= WHAT THE EXERCISE ASKS =
Go through the material and pull out every line with the string "picture" in it.

══ RAW RECORDS ══

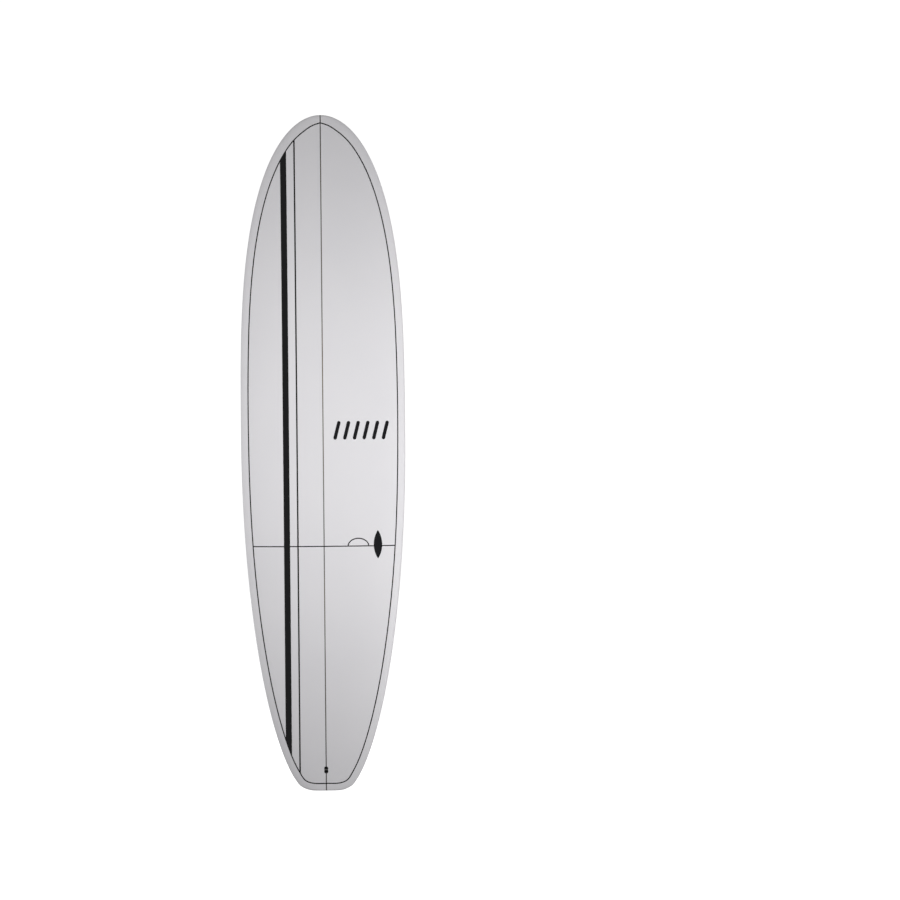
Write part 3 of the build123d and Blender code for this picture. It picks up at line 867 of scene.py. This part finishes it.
def cross_line():
    """The line across the deck in its stretches between the other graphics, and its hump."""
    z = CROSS_LINE_HEIGHT + CROSS_LINE_WIDTH / 2 * np.linspace(-1, 1, LINE_COLUMNS)
    edge, beside = pin_x(z, PIN_WIDTH / 2), lozenge_half(z)
    ends = [
        (-edge, WIDE_STRIPE_X - WIDE_STRIPE_WIDTH / 2),
        (WIDE_STRIPE_X + WIDE_STRIPE_WIDTH / 2, THIN_STRIPE_X - THIN_STRIPE_WIDTH / 2),
        (THIN_STRIPE_X + THIN_STRIPE_WIDTH / 2, LOZENGE_X - beside),
        (LOZENGE_X + beside, edge),
    ]
    grids = []
    for start, end in ends:
        level, x = between(z, start, end, SHORT_ROWS)
        grids.append((x, level))
    columns = []
    for inset in np.linspace(0, CROSS_LINE_WIDTH, LINE_COLUMNS):
        across_half, rise = HUMP_HALF_LENGTH - inset, HUMP_RISE - inset
        foot = math.asin(CROSS_LINE_WIDTH / 2 / rise)
        angle = np.linspace(foot, math.pi - foot, SHORT_ROWS)
        columns.append((HUMP_X + across_half * np.cos(angle), CROSS_LINE_HEIGHT + rise * np.sin(angle)))
    grids.append((np.array([c[0] for c in columns]), np.array([c[1] for c in columns])))
    graphic("cross_line_paint", DECK, grids, "black_paint", ["cross_line"])


def bars():
    """A row of plain slanted bars."""
    along = eased(-BAR_LENGTH / 2, BAR_LENGTH / 2, SHORT_ROWS)
    half = stadium_half(along, BAR_LENGTH, BAR_WIDTH)
    along, beside = between(along, -half, half, BROAD_COLUMNS)
    grids = []
    for i in range(BAR_COUNT):
        middle = BARS_X + BAR_PITCH * (i - (BAR_COUNT - 1) / 2)
        x = middle + along * math.sin(BAR_LEAN) + beside * math.cos(BAR_LEAN)
        z = BARS_HEIGHT + along * math.cos(BAR_LEAN) - beside * math.sin(BAR_LEAN)
        grids.append((x, z))
    graphic("deck_bars_print", DECK, grids, "black_decal", ["deck_bars"])


def label():
    """A plain rounded rectangle under the bottom's gloss."""
    length, width = LABEL_SIZE
    x = eased(-length / 2, length / 2, SHORT_ROWS)
    into_corner = np.clip(abs(x) - (length / 2 - LABEL_CORNER), 0, LABEL_CORNER)
    half = width / 2 - LABEL_CORNER + np.sqrt(LABEL_CORNER**2 - into_corner**2)
    x, z = between(x, LABEL_HEIGHT - half, LABEL_HEIGHT + half, BROAD_COLUMNS)
    graphic("bottom_label_print", BOTTOM, [(x, z)], "orange_decal", ["bottom_label"])


def ring_grid(outer, inner, rows):
    """Grid between two ellipses, given by how far each lies inside the oval's edge."""
    angle = np.linspace(0, 2 * math.pi, 2 * SHORT_ROWS)[None, :]
    inset = np.linspace(outer, inner, rows)[:, None]
    across_half = np.maximum(OVAL_SIZE[0] / 2 - inset, 0)
    rise = np.maximum(OVAL_SIZE[1] / 2 - inset, 0)
    return across_half * np.cos(angle), OVAL_HEIGHT + rise * np.sin(angle)


def oval():
    """A plain oval with a thin pale ring inside its edge."""
    inner = RING_INSET + RING_WIDTH
    share = np.linspace(1, 0, BROAD_COLUMNS)[:, None]
    x, z = ring_grid(inner, inner, 1)
    disc = (share * x, OVAL_HEIGHT + share * (z - OVAL_HEIGHT))
    border = ring_grid(0, RING_INSET, LINE_COLUMNS)
    graphic("bottom_oval_print", BOTTOM, [border, disc], "black_decal", ["bottom_oval"], wrapped=True)
    ring = ring_grid(RING_INSET, inner, LINE_COLUMNS)
    graphic("oval_ring_print", BOTTOM, [ring], "pale_decal", ["oval_ring"], wrapped=True)


def stringer_face(name, side, cutters):
    """The wooden stringer where it shows through the glass."""
    z = eased(STRINGER_END, LENGTH - STRINGER_END, STRIPE_ROWS)
    z, x = between(z, -STRINGER / 2, STRINGER / 2, LINE_COLUMNS)
    graphic(name, side, [(x, z)], "stringer_wood", proud=WOOD_PROUD, cutters=cutters)


def cad_finishes():
    """The CAD nodes that stay get the material that has their plain one's name."""
    for node in frame["nodes"].values():
        for place in node.material_slots:
            place.material = MATERIALS[place.material.name.split(".")[0]]


# ---- Studio ----------------------------------------------------------------------------------
CAMERA_AWAY = 4.169
CAMERA_HEIGHT = LENGTH / 2
CAMERA_LENS = 48.9            # lens and sensor in mm
CAMERA_SENSOR = 36
CAMERA_SHIFT = (0.1408, 0.0057)
CAMERA_ROLL = math.radians(-0.54)

FACE_LIGHT_PLACE = (0.2, 1.05, 0.06)   # to one side, off the face, above the middle
FACE_LIGHT_SIZE = (2.2, 1.4)
FACE_LIGHT_WATTS = 13.6
TAIL_LIGHT_PLACE = (1.2, 0.45, 0.3)    # to one side, off the face, above the floor
TAIL_LIGHT_SIZE = (0.4, 0.6)
TAIL_LIGHT_WATTS = 2.2
RAIL_LIGHT_PLACE = (1.5, 0.15)         # to one side, above the middle
RAIL_LIGHT_SIZE = (0.4, 1.2)
RAIL_LIGHT_WATTS = 4
WORLD_SEEN = 1.05                      # strength of the white behind the board
WORLD_LIT = 0.31                       # and its strength as a light
FLOOR_REACH = 6.0
FLOOR_HEIGHT = -0.5 * MM
FLOOR_WHITE = (0.85, 0.85, 0.85)
FLOOR_GLOW = 0.85


def camera():
    """Square to the deck from its own height, with the board to the left in the picture."""
    data = bpy.data.cameras.new("camera")
    data.lens, data.sensor_width = CAMERA_LENS, CAMERA_SENSOR
    data.shift_x, data.shift_y = CAMERA_SHIFT
    eye = bpy.data.objects.new("camera", data)
    turned = Matrix.Rotation(math.pi / 2, 4, "X") @ Matrix.Rotation(CAMERA_ROLL, 4, "Z")
    eye.matrix_world = Matrix.Translation((0, -CAMERA_AWAY, CAMERA_HEIGHT)) @ turned
    bpy.context.scene.collection.objects.link(eye)
    bpy.context.scene.camera = eye


def soft_light(name, place, target, size, power):
    """A rectangular light that the gloss doesn't mirror."""
    data = bpy.data.lights.new(name, "AREA")
    data.shape = "RECTANGLE"
    data.size, data.size_y = size
    data.energy = power
    lamp = bpy.data.objects.new(name, data)
    lamp.location = place
    lamp.rotation_mode = "QUATERNION"
    lamp.rotation_quaternion = (Vector(target) - Vector(place)).to_track_quat("-Z", "Y")
    lamp.visible_glossy = False
    bpy.context.scene.collection.objects.link(lamp)


def floor():
    """A pale floor that neither lights the board nor shows in its gloss."""
    mesh = bpy.data.meshes.new("floor")
    signs = ((-1, -1), (1, -1), (1, 1), (-1, 1))
    corners = [(x * FLOOR_REACH, y * FLOOR_REACH, FLOOR_HEIGHT) for x, y in signs]
    mesh.from_pydata(corners, [], [(0, 1, 2, 3)])
    piece = bpy.data.objects.new("floor", mesh)
    material = Nodes("pale_floor").set(
        Base_Color=FLOOR_WHITE,
        Roughness=0.9,
        Emission_Color=(1, 1, 1),
        Emission_Strength=FLOOR_GLOW,
    )
    mesh.materials.append(material)
    piece.visible_diffuse = False
    piece.visible_glossy = False
    bpy.context.scene.collection.objects.link(piece)


def world():
    """White behind the board, but dimmer as a light, so that the soft lights shape it."""
    sky = bpy.data.worlds.new("studio")
    bpy.context.scene.world = sky
    sky.use_nodes = True
    tree = sky.node_tree
    tree.nodes.clear()
    path = tree.nodes.new("ShaderNodeLightPath")
    mix = tree.nodes.new("ShaderNodeMixShader")
    out = tree.nodes.new("ShaderNodeOutputWorld")
    tree.links.new(path.outputs["Is Camera Ray"], mix.inputs[0])
    for i, strength in enumerate((WORLD_LIT, WORLD_SEEN)):
        white = tree.nodes.new("ShaderNodeBackground")
        white.inputs["Color"].default_value = (1, 1, 1, 1)
        white.inputs["Strength"].default_value = strength
        tree.links.new(white.outputs[0], mix.inputs[i + 1])
    tree.links.new(mix.outputs[0], out.inputs["Surface"])


def studio():
    bpy.context.scene.view_settings.view_transform = "Standard"
    camera()
    world()
    floor()
    middle = LENGTH / 2
    for name, side in (("deck", -1), ("bottom", 1)):
        x, y, z = FACE_LIGHT_PLACE
        place = (-side * x, side * y, middle + z)
        soft_light(f"{name}_light", place, (0, 0, middle), FACE_LIGHT_SIZE, FACE_LIGHT_WATTS)
        x, y, z = TAIL_LIGHT_PLACE
        place = (-side * x, side * y, z)
        soft_light(f"{name}_side_light", place, (0, 0, z), TAIL_LIGHT_SIZE, TAIL_LIGHT_WATTS)
    for name, side in (("port", -1), ("starboard", 1)):
        x, z = RAIL_LIGHT_PLACE
        place = (side * x, 0, middle + z)
        soft_light(f"{name}_rail_light", place, (0, 0, middle + z), RAIL_LIGHT_SIZE, RAIL_LIGHT_WATTS)


def main():
    studio()
    deck_cutter, bottom_cutter = deck_opening(), bottom_openings()
    bottom_skin(bottom_cutter)
    deck_skin(deck_cutter)
    pinline()
    stripe("wide_stripe_paint", WIDE_STRIPE_X, WIDE_STRIPE_WIDTH, "wide_stripe")
    stripe("thin_stripe_paint", THIN_STRIPE_X, THIN_STRIPE_WIDTH, "thin_stripe")
    cross_line()
    lozenge()
    bars()
    label()
    oval()
    stringer_face("deck_stringer_face", DECK, deck_cutter)
    stringer_face("bottom_stringer_face", BOTTOM, bottom_cutter)
    for cutter in (deck_cutter, bottom_cutter):
        bpy.data.objects.remove(cutter)
    cad_finishes()


main()
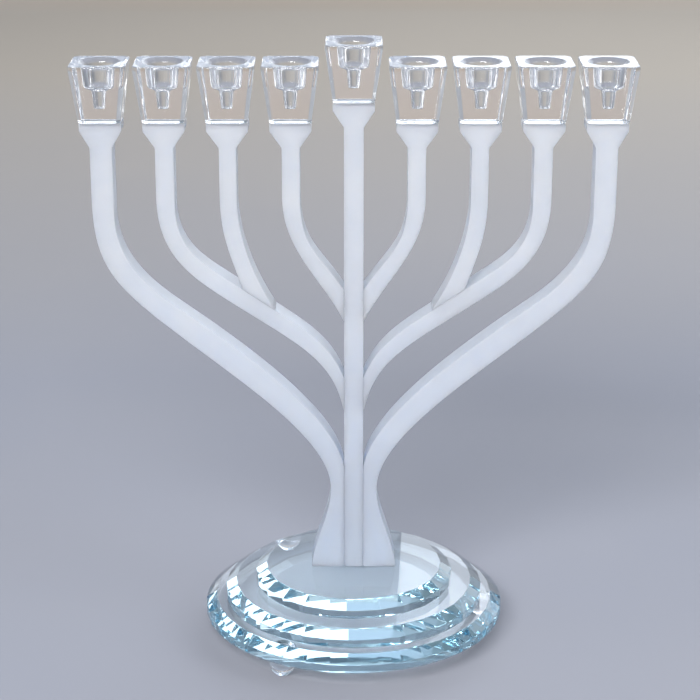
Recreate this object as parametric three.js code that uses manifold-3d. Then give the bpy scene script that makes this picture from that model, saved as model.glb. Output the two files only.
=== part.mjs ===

═══

= TASK RESULT =
Write part 3 of the build123d and Blender code for this picture. It picks up at line 867 of scene.py. This part finishes it.
    """Square to the deck from its own height, with the board to the left in the picture."""
Recreate this object as parametric three.js code that uses manifold-3d. Then give the bpy scene script that makes this picture from that model, saved as model.glb. Output the two files only.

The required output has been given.